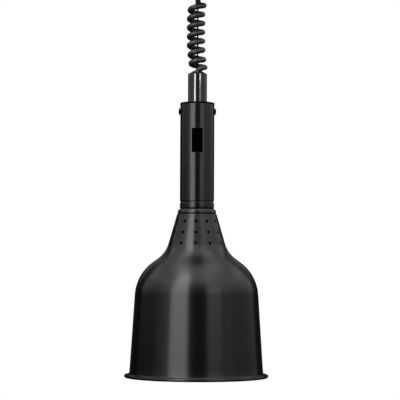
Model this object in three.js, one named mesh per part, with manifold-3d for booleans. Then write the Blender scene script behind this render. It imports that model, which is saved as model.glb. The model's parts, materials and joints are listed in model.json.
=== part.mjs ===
// Ceiling-hung heat lamp warmer with a rise-and-fall suspension: a canopy with a spring
// reel, a curly supply cord round a steel cable, and a switched lamp head with a spun,
// perforated shade over an R40 infrared bulb.
// Millimetres, +Z up. The origin is the centre of the ceiling plate's top face, so the
// whole lamp hangs below it. The switch faces -Y.

import * as THREE from 'three';
import { mergeVertices } from 'three/addons/utils/BufferGeometryUtils.js';
import Module from 'manifold-3d';

const wasm = await Module();
wasm.setup();

// ---------------------------------------------------------------- driving dimensions

const GAP = 0.3; // left between pieces that touch
const RUNNING = 0.15; // radial clearance round the rocker's pin
const ROUND = 36; // sides of the large turned pieces
const FINE = 16; // sides of the small turned pieces
const CEILING_TO_RIM = 582; // ceiling face to the plane of the shade's rim

// Shade
const RIM_RADIUS = 91.8;
const RIM_BEAD = 2.1;
const SHEET = 1.2;
const BODY_FOOT_RADIUS = 85.4;
const BODY_TOP_RADIUS = 78.8;
const BODY_TOP = 103.1; // heights above the rim plane from here on
const SHOULDER_RADIUS = 55.6;
const SHOULDER_SWEEP = 54;
const WAIST_RADIUS = 39.6; // where the shoulder's and the cone's straight sides would meet
const WAIST = 156.4;
const WAIST_REACH = 12.7; // of the rounding between them, along each side
const CONE_TOP_RADIUS = 24.5;
const CONE_TOP = 208.7;
const SHADE_TOP = 212.6;
const SHADE_HOLE = 19;
const VENT_ROWS = [168.4, 182.3, 196.3];
const VENTS_PER_ROW = 12;
const VENT_RADIUS = 2;

// Neck and stem
const NECK_RADIUS = 21.9;
const NECK_BORE = 20;
const NECK_FOOT = 222.3;
const NECK_TOP = 346.5;
const CAP_RADIUS = 22.3;
const CAP_THICK = 2;
const CAP_SCREW_HEIGHT = 337.6;
const STEM_RADIUS = 12.2;
const STEM_BORE = 9.8;
const STEM_FOOT = 322;
const STEM_TOP = 389.9;
const STEM_CROWN_RADIUS = 5.4; // of the flat top that the stem tapers in to
const STEM_CROWN_DEPTH = 3.8;

// Switch
const SWITCH_HEIGHT = 299.3;
const SWITCH_WIDTH = 14.2;
const SWITCH_LENGTH = 30.5;
const TERMINAL_RISE = 7; // of each terminal above or below the switch's middle
const SWITCH_FACE = 21.6; // distance of the frame's face from the neck's axis
const ROCKER_PIVOT = 15.5;
const ROCKER_REST_TILT = 7; // degrees; the upper end is pressed in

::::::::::

## THE TASK
Your task is to repeat every line exactly.

## SOLUTION
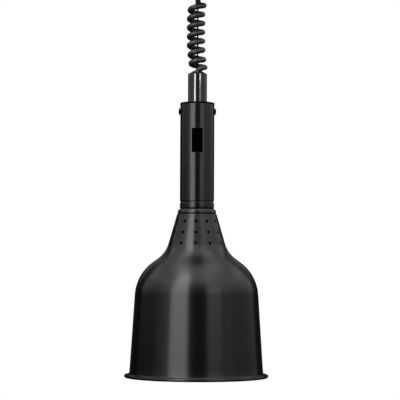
Model this object in three.js, one named mesh per part, with manifold-3d for booleans. Then write the Blender scene script behind this render. It imports that model, which is saved as model.glb. The model's parts, materials and joints are listed in model.json.
=== part.mjs ===
// Ceiling-hung heat lamp warmer with a rise-and-fall suspension: a canopy with a spring
// reel, a curly supply cord round a steel cable, and a switched lamp head with a spun,
// perforated shade over an R40 infrared bulb.
// Millimetres, +Z up. The origin is the centre of the ceiling plate's top face, so the
// whole lamp hangs below it. The switch faces -Y.

import * as THREE from 'three';
import { mergeVertices } from 'three/addons/utils/BufferGeometryUtils.js';
import Module from 'manifold-3d';

const wasm = await Module();
wasm.setup();

// ---------------------------------------------------------------- driving dimensions

const GAP = 0.3; // left between pieces that touch
const RUNNING = 0.15; // radial clearance round the rocker's pin
const ROUND = 36; // sides of the large turned pieces
const FINE = 16; // sides of the small turned pieces
const CEILING_TO_RIM = 582; // ceiling face to the plane of the shade's rim

// Shade
const RIM_RADIUS = 91.8;
const RIM_BEAD = 2.1;
const SHEET = 1.2;
const BODY_FOOT_RADIUS = 85.4;
const BODY_TOP_RADIUS = 78.8;
const BODY_TOP = 103.1; // heights above the rim plane from here on
const SHOULDER_RADIUS = 55.6;
const SHOULDER_SWEEP = 54;
const WAIST_RADIUS = 39.6; // where the shoulder's and the cone's straight sides would meet
const WAIST = 156.4;
const WAIST_REACH = 12.7; // of the rounding between them, along each side
const CONE_TOP_RADIUS = 24.5;
const CONE_TOP = 208.7;
const SHADE_TOP = 212.6;
const SHADE_HOLE = 19;
const VENT_ROWS = [168.4, 182.3, 196.3];
const VENTS_PER_ROW = 12;
const VENT_RADIUS = 2;

// Neck and stem
const NECK_RADIUS = 21.9;
const NECK_BORE = 20;
const NECK_FOOT = 222.3;
const NECK_TOP = 346.5;
const CAP_RADIUS = 22.3;
const CAP_THICK = 2;
const CAP_SCREW_HEIGHT = 337.6;
const STEM_RADIUS = 12.2;
const STEM_BORE = 9.8;
const STEM_FOOT = 322;
const STEM_TOP = 389.9;
const STEM_CROWN_RADIUS = 5.4; // of the flat top that the stem tapers in to
const STEM_CROWN_DEPTH = 3.8;

// Switch
const SWITCH_HEIGHT = 299.3;
const SWITCH_WIDTH = 14.2;
const SWITCH_LENGTH = 30.5;
const TERMINAL_RISE = 7; // of each terminal above or below the switch's middle
const SWITCH_FACE = 21.6; // distance of the frame's face from the neck's axis
const ROCKER_PIVOT = 15.5;
const ROCKER_REST_TILT = 7; // degrees; the upper end is pressed in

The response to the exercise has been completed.